Saying that the director shows restraint in Love and Thunder would be an oxymoron. Hyperbole, excess, and knee-slappers are his thing. But Ragnarok—as revered by the Marvel fandom as it is—occasionally takes its eye away from (pardon the pun!) Thor's loss of identity, dipping away from his story to deal with Hulk/Banner's internal beef, or set up arcs for Valkyrie or Jeff Goldblum's Grandmaster for future films. Love and Thunder? Aside from a pleasant soirée with the Guardians of the Galaxy, Waititi seems to have learned in his return to the superhero sandbox that the names on the movie poster are enough. Love and Thunder explores what it means to have a nation revere you, topple a purple titan who sounds like Josh Brolin, look damn good in a muscle shirt, and have no one by your side, to love and care for at the end of it all. With the rest of the MCU lost in the multiverse, such a breezy through-line works.

In Love and Thunder, Waititi pulls off a sneaky, deeply cool move—one that'll likely go unappreciated. Sit down for this one. Thor: Love and Thunder requires remarkably little superhero know-how going into the theater for being the MCU's 29th outing. Waititi weaves in backstory via Korg, everyone's favorite rocky humanoid voiced by... Waititi. Throughout the film, Korg reads Thor's backstory to a gaggle of New Asgardian kiddos, from 2011's Thor to 2019's Avengers: Endgame. The bedtime-story device is an extremely clever way to actually include audience members (yes, they exist!) who haven't watched 50+ hours of superhero antics. As 2008's Iron Man becomes what my little cousin once called, nostalgic, future directors should take note of Waititi's ability to invite everyone to the party.

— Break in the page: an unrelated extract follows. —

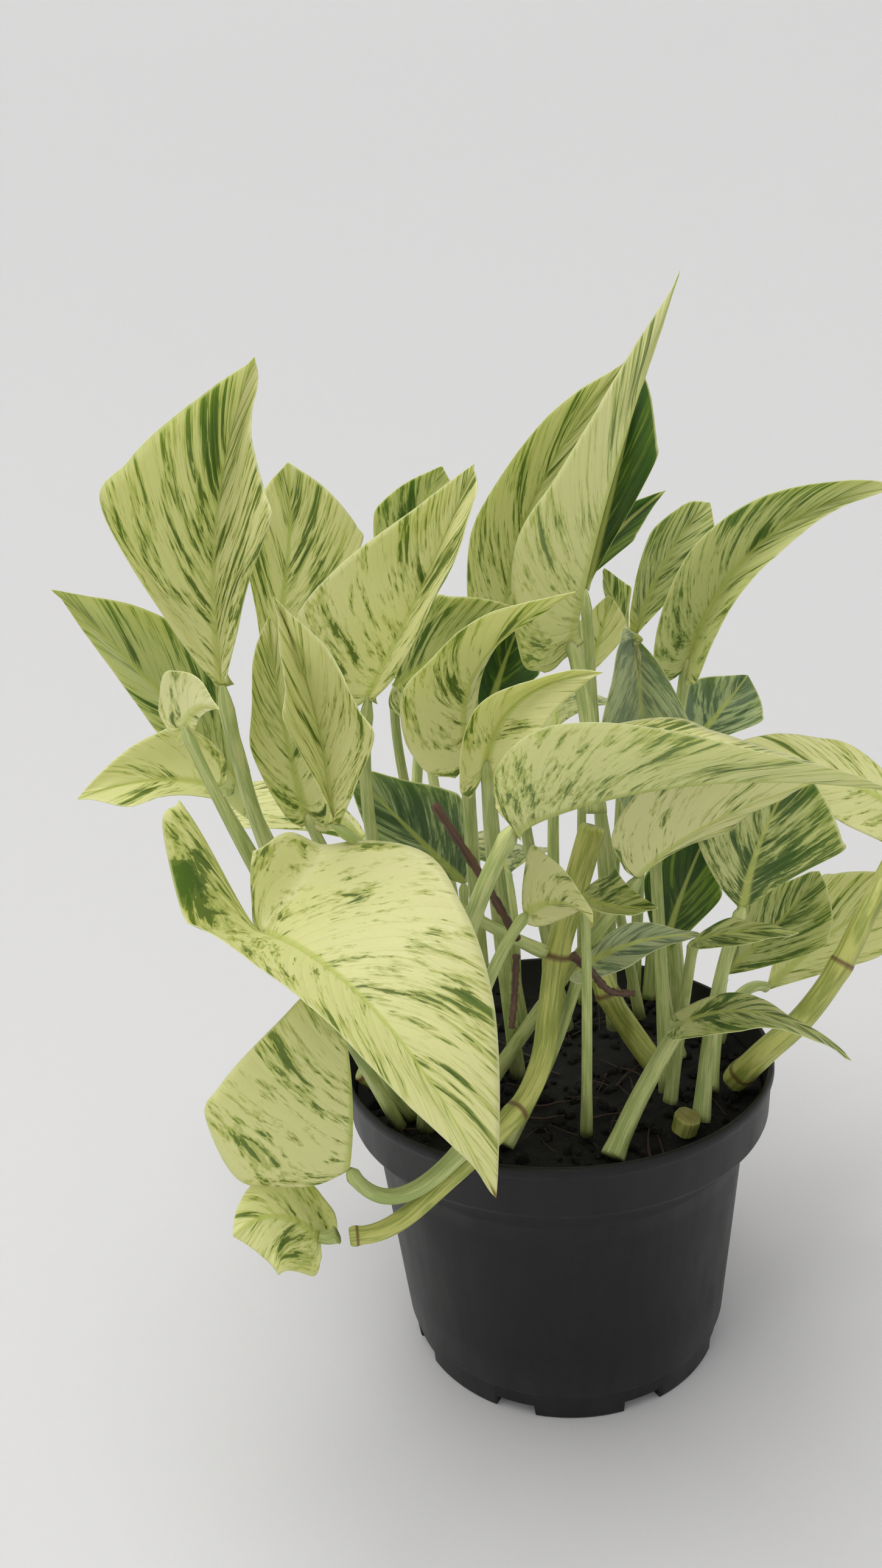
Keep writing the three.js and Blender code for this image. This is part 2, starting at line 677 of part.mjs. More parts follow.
stem("root_side", rootColor, [1.1, 0.8], [[1, -42, 55], [5, -42, 51], [10, -42, 45], [16, -40, 43]]);
stem("root_down", rootColor, [0.9, 0.8], [[-12, -40, 55], [-13, -40, 44], [-14, -40, 36]]);

const bladeRows = 6;
const bladeCells = 2;
const stalkRings = 4;
const stalkSides = 5;
const stalkTaper = 0.25;
for (const shape of leaves) {
  const path = new THREE.QuadraticBezierCurve3(at(shape.foot), at(shape.bend), at(shape.base));
  const radiusAt = (t) => shape.stalk * (1 - stalkTaper * t);
  const stalk = stemAlong(path, stalkRings, stalkSides, radiusAt);
  const blade = new Blade(shape).solid(bladeRows, bladeCells);
  addPiece(shape.name, blade.add(stalk), shape.color, 0.5);
}

const thinRoot = 1.5;
for (const { name, color, radii, path } of stems) {
  const [first, last] = radii;
  const curve = new THREE.CatmullRomCurve3(path.map(at), false, "centripetal");
  const sides = first > thinRoot ? 8 : 5;
  const radiusAt = (t) => first + (last - first) * t;
  addPiece(name, stemAlong(curve, 3 * (path.length - 1), sides, radiusAt), color, 0.55);
}

export default plant;
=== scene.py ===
import math

import bpy
import numpy as np
from mathutils import Matrix, Vector


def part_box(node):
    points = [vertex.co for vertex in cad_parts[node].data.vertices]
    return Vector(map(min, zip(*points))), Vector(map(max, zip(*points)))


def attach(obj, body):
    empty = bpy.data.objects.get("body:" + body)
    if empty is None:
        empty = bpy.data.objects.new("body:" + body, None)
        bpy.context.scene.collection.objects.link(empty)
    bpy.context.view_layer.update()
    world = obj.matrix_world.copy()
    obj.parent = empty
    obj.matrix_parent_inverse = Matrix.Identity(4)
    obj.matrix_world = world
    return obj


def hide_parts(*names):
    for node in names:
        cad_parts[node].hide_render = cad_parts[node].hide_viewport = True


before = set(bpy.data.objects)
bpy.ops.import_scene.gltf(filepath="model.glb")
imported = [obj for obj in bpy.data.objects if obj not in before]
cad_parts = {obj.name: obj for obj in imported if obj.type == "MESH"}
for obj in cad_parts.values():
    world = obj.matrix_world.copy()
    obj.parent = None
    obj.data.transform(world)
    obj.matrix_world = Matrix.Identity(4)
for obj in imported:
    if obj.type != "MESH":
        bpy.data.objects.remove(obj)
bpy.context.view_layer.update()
mm = 0.001
rng = np.random.default_rng(7)
potLow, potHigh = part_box("pot")
rimRadius = (potHigh.x - potLow.x) / 2
potHeight = potHigh.z - potLow.z
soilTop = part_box("soil")[1].z
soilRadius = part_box("soil")[1].x
print("frame loaded, pot", round(rimRadius * 2, 3), "across and", round(potHeight, 3), "high")


# small vector helpers
def smoothStep(x):
    t = np.clip(x, 0, 1)
    return t * t * (3 - 2 * t)


def unit(v):
    return v / np.maximum(np.linalg.norm(v, axis=-1, keepdims=True), 1e-12)


def plantPoint(p):  # millimetres from the pot's axis and the soil
    return np.array([p[0] * mm, p[1] * mm, soilTop + p[2] * mm])


# mesh and object helpers
def makeObject(name, points, faces, materials, faceSlots=None, attributes=None, smooth=True):
    mesh = bpy.data.meshes.new(name)
    mesh.from_pydata([tuple(p) for p in points], [], faces)
    for material in materials:
        mesh.materials.append(material)
    if faceSlots is not None:
        mesh.polygons.foreach_set("material_index", np.asarray(faceSlots, dtype=np.int32))
    mesh.polygons.foreach_set("use_smooth", [smooth] * len(mesh.polygons))
    for key, values in (attributes or {}).items():
        layer = mesh.attributes.new(key, "FLOAT_VECTOR", "POINT")
        layer.data.foreach_set("vector", np.asarray(values, dtype=np.float32).ravel())
    mesh.validate()
    mesh.update()
    thing = bpy.data.objects.new(name, mesh)
    bpy.context.collection.objects.link(thing)
    return thing


def putOnRoot(thing, slot, *nodes):
    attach(thing, "root")
    if nodes:
        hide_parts(*nodes)


# shader helpers
def tint(r, g, b):  # screen colour to linear
    linear = [c / 3294.6 if c <= 10.31 else ((c / 255 + 0.055) / 1.055) ** 2.4 for c in (r, g, b)]
    return (*linear, 1)


def startMaterial(name):
    material = bpy.data.materials.new(name)
    material.use_nodes = True
    material.node_tree.nodes.clear()
    return material, material.node_tree


def node(tree, kind, inputs=None, **settings):
    made = tree.nodes.new(kind)
    for key, value in settings.items():
        setattr(made, key, value)
    for key, value in (inputs or {}).items():
        if isinstance(value, bpy.types.NodeSocket):
            tree.links.new(value, made.inputs[key])
        else:
            made.inputs[key].default_value = value
    return made


def calc(tree, operation, a, b=0.0):
    return node(tree, "ShaderNodeMath", {0: a, 1: b}, operation=operation).outputs[0]


def ramp(tree, value, low, high, toLow=0.0, toHigh=1.0):
    inputs = {0: value, 1: low, 2: high, 3: toLow, 4: toHigh}
    return node(tree, "ShaderNodeMapRange", inputs, interpolation_type="SMOOTHSTEP").outputs[0]


def stretch(tree, vector, x, y, z):
    inputs = {0: vector, 1: (x, y, z)}
    return node(tree, "ShaderNodeVectorMath", inputs, operation="MULTIPLY").outputs[0]


def noise(tree, vector, scale, detail=2.0, roughness=0.5, distortion=0.0):
    inputs = {"Vector": vector, "Scale": scale, "Detail": detail}
    inputs.update({"Roughness": roughness, "Distortion": distortion})
    return node(tree, "ShaderNodeTexNoise", inputs).outputs[0]


def mixColor(tree, share, a, b):
    mixed = node(tree, "ShaderNodeMix", {0: share, 6: a, 7: b}, data_type="RGBA")
    return mixed.outputs[2]


def placeOf(tree, name):
    return node(tree, "ShaderNodeAttribute", attribute_name=name).outputs["Vector"]


def split(tree, vector):
    return node(tree, "ShaderNodeSeparateXYZ", {0: vector}).outputs


def bumpFrom(tree, height, distance, strength):
    inputs = {"Height": height, "Distance": distance, "Strength": strength}
    return node(tree, "ShaderNodeBump", inputs).outputs[0]


def finishMaterial(tree, inputs):
    surface = node(tree, "ShaderNodeBsdfPrincipled", inputs)
    out = tree.nodes.new("ShaderNodeOutputMaterial")
    tree.links.new(surface.outputs[0], out.inputs[0])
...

And as for the party itself? There's an absolute gem of a visual gag every other minute, one of which may or may not include screaming goats. The unbridled swinging of hammers, axes, and lightning bolts, bludgeoning foes in all amusing ways you'd want them to be bludgeoned. Hell, with Hemsworth and Portman's chemistry, Love and Thunder might just boast the most satisfying—and complete—love story ever seen in the MCU. The ending sets up a delicious fifth Thor entry. Families will want to see Love and Thunder more than once. Your buddy who avoids superhero movies like the plague will get a kick out of it. Need it be anything more?